--- Objective ---
Exactly repeat the lines starting at the one that holds "left_side_1();" and ending at the one that holds "bpy.data.objects.remove(obj)". Both end lines count; leave out everything else.

-- Dataset extract start --

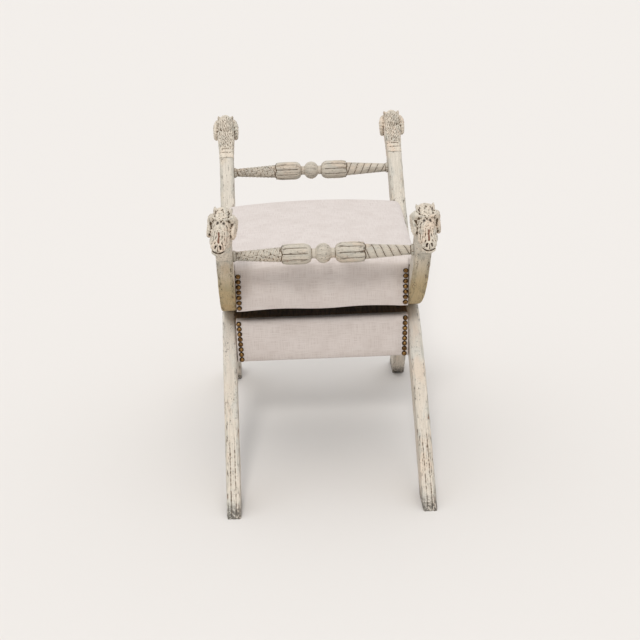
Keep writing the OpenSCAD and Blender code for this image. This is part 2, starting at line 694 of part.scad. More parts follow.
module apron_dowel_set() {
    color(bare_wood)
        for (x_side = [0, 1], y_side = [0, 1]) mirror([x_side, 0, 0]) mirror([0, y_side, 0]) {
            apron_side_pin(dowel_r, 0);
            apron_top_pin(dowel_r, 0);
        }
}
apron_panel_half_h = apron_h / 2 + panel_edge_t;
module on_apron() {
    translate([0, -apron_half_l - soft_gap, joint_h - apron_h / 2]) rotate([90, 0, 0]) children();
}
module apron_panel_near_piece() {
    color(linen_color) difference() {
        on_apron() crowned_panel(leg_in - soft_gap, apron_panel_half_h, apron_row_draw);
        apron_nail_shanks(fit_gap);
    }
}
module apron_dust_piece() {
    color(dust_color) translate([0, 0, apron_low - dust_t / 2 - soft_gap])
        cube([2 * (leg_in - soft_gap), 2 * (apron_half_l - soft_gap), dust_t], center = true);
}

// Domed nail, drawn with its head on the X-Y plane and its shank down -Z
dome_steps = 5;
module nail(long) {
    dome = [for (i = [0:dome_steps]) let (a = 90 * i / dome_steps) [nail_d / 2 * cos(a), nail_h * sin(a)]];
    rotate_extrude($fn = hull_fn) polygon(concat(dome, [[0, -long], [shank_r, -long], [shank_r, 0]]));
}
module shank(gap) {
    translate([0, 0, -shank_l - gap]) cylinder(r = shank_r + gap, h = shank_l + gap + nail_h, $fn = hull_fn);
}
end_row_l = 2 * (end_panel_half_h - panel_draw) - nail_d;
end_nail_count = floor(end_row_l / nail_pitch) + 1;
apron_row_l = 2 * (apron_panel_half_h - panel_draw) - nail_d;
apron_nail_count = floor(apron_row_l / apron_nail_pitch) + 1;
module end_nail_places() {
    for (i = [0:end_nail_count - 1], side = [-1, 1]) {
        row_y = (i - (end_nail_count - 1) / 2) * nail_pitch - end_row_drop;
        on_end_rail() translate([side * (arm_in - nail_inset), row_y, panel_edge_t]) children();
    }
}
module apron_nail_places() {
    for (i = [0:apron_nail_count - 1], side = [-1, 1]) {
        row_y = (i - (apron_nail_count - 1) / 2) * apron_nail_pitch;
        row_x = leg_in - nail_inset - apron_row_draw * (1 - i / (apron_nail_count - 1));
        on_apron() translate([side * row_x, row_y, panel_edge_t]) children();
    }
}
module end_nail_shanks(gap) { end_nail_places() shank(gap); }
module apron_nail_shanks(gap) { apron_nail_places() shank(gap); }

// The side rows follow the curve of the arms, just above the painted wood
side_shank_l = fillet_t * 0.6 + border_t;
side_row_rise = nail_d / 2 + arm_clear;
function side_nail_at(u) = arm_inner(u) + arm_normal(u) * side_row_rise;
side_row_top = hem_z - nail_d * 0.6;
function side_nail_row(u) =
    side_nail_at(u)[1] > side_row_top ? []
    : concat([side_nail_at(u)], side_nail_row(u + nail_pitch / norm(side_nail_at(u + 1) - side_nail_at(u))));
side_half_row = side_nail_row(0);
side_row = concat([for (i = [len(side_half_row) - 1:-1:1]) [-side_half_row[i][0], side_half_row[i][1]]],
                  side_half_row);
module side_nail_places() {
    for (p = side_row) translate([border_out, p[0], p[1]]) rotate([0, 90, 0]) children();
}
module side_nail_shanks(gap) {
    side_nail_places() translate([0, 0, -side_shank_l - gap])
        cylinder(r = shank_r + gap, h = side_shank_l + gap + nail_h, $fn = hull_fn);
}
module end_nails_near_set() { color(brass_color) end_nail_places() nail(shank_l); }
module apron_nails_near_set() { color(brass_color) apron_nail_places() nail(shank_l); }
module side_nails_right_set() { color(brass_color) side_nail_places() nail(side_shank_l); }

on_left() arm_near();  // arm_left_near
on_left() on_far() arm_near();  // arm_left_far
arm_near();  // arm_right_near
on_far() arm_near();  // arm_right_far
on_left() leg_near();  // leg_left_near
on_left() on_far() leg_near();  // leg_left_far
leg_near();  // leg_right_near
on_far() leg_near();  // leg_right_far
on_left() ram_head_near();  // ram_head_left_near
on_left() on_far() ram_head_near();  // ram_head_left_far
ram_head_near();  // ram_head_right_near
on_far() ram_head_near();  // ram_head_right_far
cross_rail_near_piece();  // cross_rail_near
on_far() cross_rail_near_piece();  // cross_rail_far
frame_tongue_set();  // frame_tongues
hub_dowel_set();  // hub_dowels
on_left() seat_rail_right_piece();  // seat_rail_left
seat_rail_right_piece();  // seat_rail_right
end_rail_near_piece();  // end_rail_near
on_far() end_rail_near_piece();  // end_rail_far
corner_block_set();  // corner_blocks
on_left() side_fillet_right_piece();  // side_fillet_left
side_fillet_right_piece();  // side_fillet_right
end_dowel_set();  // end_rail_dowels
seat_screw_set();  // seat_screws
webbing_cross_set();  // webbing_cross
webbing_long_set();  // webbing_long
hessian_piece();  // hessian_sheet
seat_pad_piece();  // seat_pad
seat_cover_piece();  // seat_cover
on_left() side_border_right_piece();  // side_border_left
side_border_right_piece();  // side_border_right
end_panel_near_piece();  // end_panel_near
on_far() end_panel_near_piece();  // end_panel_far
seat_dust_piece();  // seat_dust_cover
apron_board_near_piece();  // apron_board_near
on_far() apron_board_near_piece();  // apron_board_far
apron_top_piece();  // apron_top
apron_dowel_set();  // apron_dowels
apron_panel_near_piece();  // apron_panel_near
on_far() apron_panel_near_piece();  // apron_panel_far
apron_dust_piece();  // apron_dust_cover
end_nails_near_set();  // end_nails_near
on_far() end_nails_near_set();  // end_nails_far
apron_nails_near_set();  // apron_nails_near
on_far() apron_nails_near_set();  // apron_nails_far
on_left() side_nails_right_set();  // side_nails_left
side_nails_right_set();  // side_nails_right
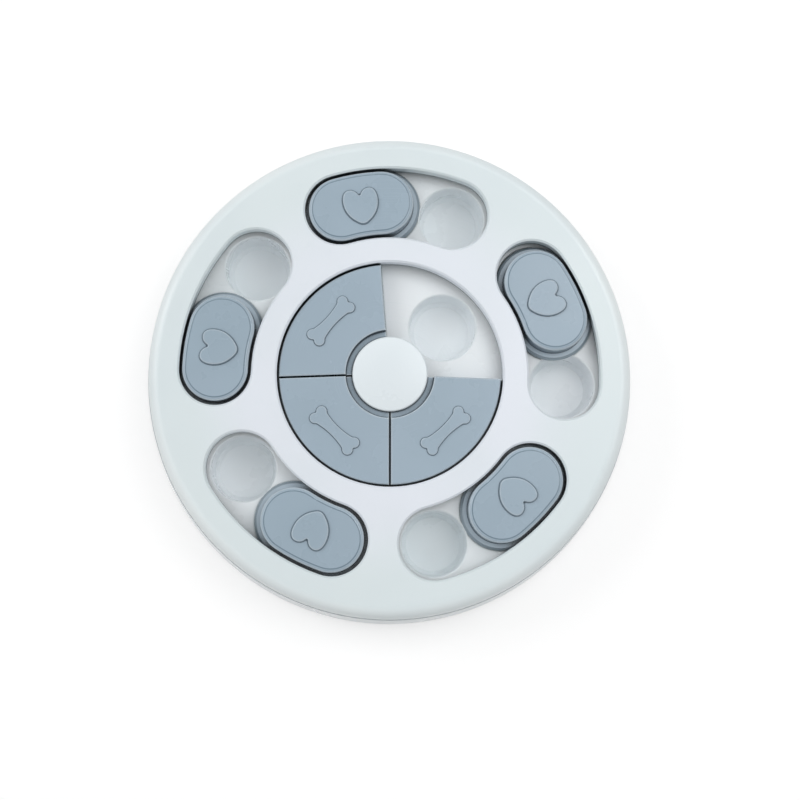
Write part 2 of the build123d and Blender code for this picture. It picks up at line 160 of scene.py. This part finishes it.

-- Dataset extract end --
-- Dataset extract start --

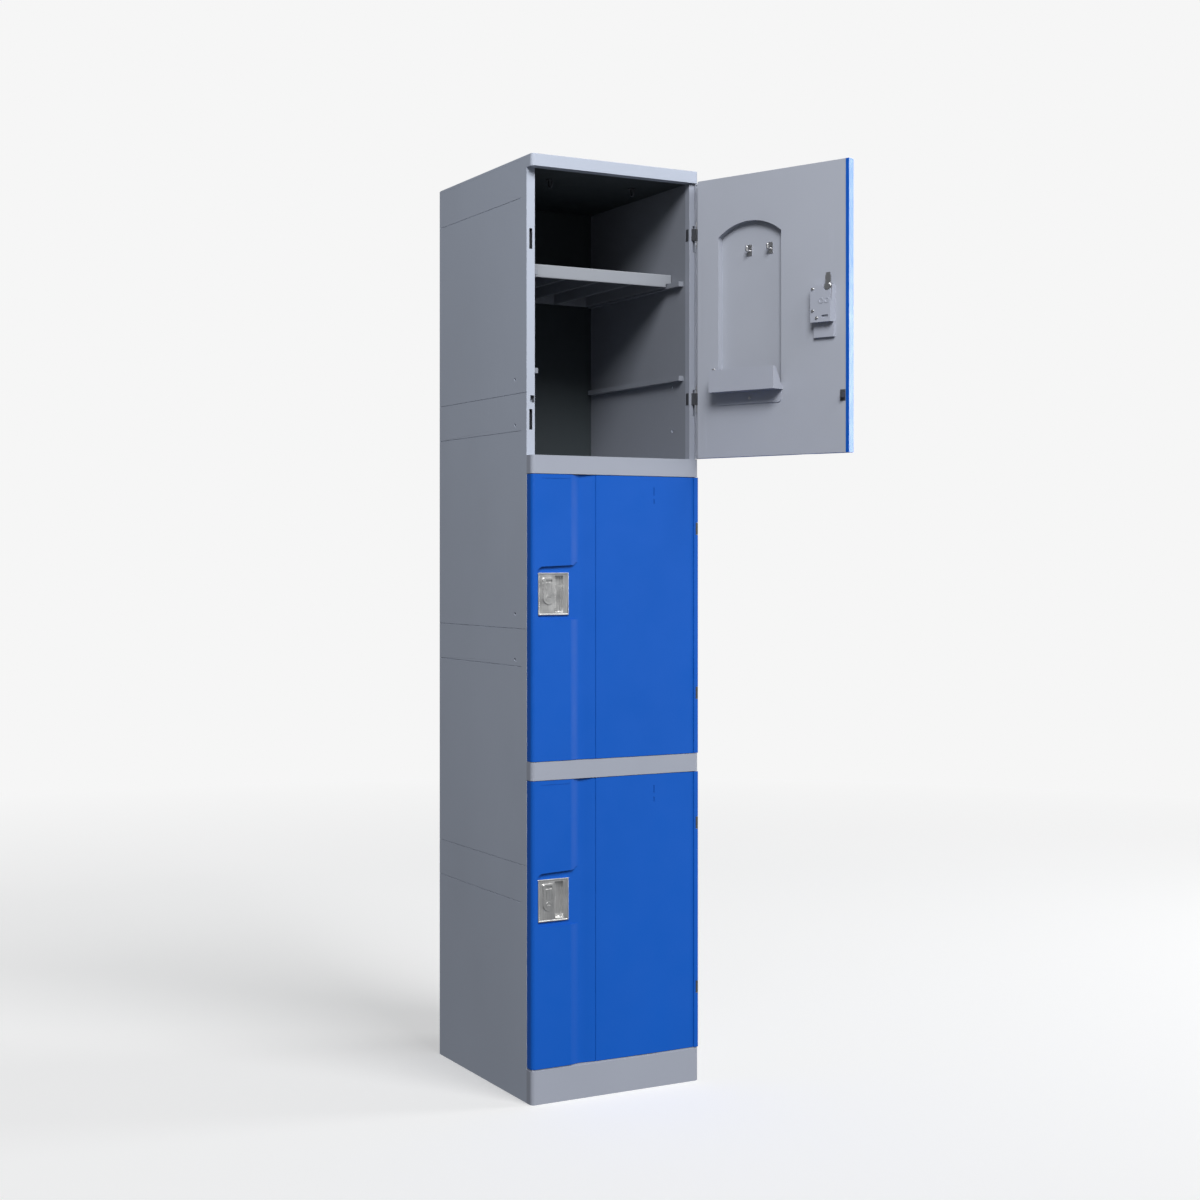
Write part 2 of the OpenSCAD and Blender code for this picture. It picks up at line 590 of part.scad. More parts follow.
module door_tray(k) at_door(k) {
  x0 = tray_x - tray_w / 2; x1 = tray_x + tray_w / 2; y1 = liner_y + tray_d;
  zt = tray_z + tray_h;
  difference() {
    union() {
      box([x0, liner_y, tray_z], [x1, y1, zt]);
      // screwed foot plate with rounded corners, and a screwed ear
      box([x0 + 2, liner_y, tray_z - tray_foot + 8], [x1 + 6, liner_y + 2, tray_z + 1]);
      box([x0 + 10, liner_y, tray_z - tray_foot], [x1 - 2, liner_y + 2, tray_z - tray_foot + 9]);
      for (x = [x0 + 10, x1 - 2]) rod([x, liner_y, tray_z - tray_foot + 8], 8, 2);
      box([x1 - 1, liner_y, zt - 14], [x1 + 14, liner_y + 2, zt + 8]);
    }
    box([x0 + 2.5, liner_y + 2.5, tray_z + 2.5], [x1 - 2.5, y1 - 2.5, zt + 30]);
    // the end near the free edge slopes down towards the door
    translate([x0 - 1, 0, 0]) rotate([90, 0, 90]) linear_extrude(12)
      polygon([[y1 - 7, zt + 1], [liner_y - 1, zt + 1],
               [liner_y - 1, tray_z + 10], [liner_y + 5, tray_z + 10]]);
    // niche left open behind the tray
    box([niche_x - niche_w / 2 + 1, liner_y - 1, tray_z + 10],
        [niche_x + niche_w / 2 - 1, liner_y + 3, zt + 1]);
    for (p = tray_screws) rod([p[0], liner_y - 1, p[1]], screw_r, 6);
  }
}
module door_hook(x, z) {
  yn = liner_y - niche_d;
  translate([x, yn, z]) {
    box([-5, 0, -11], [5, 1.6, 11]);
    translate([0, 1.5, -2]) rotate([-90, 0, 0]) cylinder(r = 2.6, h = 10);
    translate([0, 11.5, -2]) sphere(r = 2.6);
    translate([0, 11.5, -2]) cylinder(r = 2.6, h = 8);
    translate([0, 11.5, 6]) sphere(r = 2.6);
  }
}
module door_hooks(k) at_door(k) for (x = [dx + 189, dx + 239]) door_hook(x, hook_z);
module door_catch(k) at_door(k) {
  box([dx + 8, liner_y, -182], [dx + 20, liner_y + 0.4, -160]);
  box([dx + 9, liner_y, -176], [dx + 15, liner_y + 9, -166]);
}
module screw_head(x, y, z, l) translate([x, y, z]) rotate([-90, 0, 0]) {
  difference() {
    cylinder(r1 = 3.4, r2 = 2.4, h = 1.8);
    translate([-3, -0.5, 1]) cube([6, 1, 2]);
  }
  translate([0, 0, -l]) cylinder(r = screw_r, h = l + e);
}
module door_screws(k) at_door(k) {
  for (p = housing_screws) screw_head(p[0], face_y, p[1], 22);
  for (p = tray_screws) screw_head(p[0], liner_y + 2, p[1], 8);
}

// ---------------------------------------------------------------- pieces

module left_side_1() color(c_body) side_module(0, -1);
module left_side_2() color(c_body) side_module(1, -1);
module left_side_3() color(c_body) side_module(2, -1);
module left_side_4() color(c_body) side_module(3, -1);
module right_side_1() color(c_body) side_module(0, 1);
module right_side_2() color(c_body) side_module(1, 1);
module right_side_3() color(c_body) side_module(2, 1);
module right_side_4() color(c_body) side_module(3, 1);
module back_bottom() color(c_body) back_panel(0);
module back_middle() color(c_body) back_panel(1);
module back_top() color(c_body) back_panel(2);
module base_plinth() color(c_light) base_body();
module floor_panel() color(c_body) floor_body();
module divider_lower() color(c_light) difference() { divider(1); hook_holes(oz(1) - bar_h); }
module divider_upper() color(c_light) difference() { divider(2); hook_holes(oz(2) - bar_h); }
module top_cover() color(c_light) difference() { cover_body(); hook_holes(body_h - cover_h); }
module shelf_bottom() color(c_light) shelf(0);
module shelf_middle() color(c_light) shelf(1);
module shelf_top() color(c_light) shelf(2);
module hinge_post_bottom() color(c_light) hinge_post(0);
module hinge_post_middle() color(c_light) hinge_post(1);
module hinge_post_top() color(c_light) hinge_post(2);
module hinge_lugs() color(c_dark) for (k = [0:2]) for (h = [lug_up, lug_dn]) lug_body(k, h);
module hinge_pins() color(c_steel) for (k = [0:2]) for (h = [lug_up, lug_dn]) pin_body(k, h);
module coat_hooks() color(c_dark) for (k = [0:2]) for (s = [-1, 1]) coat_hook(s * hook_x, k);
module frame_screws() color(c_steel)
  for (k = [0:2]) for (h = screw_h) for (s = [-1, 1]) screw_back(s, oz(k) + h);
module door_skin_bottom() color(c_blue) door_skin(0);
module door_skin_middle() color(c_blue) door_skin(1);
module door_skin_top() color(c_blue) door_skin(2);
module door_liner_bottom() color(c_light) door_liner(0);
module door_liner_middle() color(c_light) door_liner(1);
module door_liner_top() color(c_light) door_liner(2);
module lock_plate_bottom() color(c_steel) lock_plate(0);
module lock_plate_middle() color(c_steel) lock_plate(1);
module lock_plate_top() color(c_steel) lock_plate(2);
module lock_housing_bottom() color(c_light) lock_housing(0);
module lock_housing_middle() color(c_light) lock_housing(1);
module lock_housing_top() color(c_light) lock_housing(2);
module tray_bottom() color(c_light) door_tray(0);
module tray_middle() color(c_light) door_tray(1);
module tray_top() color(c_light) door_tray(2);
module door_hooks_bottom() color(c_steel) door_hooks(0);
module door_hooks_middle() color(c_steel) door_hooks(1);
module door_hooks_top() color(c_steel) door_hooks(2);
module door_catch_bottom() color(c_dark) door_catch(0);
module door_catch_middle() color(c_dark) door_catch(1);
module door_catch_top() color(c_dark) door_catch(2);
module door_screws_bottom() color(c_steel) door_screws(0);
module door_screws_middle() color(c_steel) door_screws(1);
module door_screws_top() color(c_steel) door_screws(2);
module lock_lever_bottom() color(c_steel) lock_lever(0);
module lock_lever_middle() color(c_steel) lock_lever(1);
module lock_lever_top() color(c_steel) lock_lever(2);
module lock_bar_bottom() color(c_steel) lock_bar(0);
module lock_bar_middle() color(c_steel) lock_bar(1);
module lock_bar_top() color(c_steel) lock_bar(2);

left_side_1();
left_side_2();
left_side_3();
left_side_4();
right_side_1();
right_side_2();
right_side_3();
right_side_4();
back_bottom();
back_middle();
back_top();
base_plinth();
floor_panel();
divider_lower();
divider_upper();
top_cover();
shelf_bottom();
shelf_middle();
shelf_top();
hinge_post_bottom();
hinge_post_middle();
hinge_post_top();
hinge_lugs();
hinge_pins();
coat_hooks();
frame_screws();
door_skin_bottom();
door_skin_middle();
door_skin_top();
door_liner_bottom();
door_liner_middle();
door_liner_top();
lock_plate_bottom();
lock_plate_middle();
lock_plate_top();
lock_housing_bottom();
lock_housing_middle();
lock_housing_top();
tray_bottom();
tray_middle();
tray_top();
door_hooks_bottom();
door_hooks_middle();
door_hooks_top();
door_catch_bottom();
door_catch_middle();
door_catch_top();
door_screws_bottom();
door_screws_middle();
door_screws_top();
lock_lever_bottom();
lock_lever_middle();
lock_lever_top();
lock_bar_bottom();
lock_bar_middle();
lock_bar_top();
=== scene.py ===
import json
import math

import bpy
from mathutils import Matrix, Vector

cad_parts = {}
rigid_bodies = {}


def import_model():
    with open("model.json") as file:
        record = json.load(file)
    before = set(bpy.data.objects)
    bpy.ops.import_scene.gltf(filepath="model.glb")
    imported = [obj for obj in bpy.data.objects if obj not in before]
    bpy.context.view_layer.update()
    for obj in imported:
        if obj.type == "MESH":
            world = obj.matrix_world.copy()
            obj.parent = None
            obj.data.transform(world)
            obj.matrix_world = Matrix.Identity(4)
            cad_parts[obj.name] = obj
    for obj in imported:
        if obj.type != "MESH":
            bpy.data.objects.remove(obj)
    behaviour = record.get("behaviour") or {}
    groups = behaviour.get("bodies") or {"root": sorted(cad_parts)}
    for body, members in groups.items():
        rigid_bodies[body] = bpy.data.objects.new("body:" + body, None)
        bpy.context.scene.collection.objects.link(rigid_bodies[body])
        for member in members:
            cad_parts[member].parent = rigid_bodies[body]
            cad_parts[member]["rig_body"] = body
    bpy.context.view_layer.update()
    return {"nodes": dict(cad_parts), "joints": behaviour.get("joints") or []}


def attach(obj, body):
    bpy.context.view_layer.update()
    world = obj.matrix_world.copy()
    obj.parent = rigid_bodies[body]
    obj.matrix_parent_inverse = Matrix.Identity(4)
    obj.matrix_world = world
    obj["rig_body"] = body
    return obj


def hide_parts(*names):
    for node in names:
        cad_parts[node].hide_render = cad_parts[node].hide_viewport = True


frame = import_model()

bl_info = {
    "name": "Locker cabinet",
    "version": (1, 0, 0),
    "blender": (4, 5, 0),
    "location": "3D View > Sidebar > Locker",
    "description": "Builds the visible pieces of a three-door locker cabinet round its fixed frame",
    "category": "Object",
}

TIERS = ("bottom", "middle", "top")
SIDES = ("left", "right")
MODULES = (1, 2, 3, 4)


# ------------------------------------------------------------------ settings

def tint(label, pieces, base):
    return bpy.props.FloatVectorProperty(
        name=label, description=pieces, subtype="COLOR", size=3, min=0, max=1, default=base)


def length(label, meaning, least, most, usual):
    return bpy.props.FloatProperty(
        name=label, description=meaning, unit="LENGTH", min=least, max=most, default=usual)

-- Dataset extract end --
-- Dataset extract start --

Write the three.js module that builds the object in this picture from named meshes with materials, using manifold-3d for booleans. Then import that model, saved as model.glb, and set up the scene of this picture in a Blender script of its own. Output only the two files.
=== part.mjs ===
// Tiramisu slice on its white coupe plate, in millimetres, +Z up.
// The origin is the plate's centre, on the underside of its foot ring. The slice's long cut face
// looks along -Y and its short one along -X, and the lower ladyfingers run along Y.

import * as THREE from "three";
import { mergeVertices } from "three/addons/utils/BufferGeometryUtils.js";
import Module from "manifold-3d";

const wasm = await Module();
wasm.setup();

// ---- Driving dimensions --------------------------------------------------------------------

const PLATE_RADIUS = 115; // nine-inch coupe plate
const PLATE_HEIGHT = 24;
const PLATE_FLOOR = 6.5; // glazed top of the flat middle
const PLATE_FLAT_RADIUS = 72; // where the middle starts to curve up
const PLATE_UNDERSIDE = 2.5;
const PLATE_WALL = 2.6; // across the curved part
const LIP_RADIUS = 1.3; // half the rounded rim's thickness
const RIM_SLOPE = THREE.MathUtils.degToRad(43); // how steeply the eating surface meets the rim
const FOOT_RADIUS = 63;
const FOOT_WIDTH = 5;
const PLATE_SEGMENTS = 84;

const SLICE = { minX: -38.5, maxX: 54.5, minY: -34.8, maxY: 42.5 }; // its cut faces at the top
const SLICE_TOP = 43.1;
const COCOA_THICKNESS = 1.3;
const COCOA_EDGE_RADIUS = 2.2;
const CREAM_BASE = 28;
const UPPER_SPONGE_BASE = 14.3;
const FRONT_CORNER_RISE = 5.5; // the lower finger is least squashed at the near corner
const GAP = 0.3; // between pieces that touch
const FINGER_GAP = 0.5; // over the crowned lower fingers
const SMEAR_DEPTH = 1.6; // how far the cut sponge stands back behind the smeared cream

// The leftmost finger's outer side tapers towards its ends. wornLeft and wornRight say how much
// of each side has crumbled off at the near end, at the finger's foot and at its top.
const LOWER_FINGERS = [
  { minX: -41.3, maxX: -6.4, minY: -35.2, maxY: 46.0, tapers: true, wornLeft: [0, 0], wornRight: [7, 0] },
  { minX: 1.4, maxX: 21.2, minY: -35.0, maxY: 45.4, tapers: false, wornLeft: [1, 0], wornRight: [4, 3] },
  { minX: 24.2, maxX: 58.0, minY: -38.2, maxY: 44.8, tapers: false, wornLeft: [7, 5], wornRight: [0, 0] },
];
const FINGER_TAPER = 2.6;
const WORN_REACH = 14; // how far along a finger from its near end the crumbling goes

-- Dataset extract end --

--- Response to this task ---
left_side_1();
left_side_2();
left_side_3();
left_side_4();
right_side_1();
right_side_2();
right_side_3();
right_side_4();
back_bottom();
back_middle();
back_top();
base_plinth();
floor_panel();
divider_lower();
divider_upper();
top_cover();
shelf_bottom();
shelf_middle();
shelf_top();
hinge_post_bottom();
hinge_post_middle();
hinge_post_top();
hinge_lugs();
hinge_pins();
coat_hooks();
frame_screws();
door_skin_bottom();
door_skin_middle();
door_skin_top();
door_liner_bottom();
door_liner_middle();
door_liner_top();
lock_plate_bottom();
lock_plate_middle();
lock_plate_top();
lock_housing_bottom();
lock_housing_middle();
lock_housing_top();
tray_bottom();
tray_middle();
tray_top();
door_hooks_bottom();
door_hooks_middle();
door_hooks_top();
door_catch_bottom();
door_catch_middle();
door_catch_top();
door_screws_bottom();
door_screws_middle();
door_screws_top();
lock_lever_bottom();
lock_lever_middle();
lock_lever_top();
lock_bar_bottom();
lock_bar_middle();
lock_bar_top();
=== scene.py ===
import json
import math

import bpy
from mathutils import Matrix, Vector

cad_parts = {}
rigid_bodies = {}


def import_model():
    with open("model.json") as file:
        record = json.load(file)
    before = set(bpy.data.objects)
    bpy.ops.import_scene.gltf(filepath="model.glb")
    imported = [obj for obj in bpy.data.objects if obj not in before]
    bpy.context.view_layer.update()
    for obj in imported:
        if obj.type == "MESH":
            world = obj.matrix_world.copy()
            obj.parent = None
            obj.data.transform(world)
            obj.matrix_world = Matrix.Identity(4)
            cad_parts[obj.name] = obj
    for obj in imported:
        if obj.type != "MESH":
            bpy.data.objects.remove(obj)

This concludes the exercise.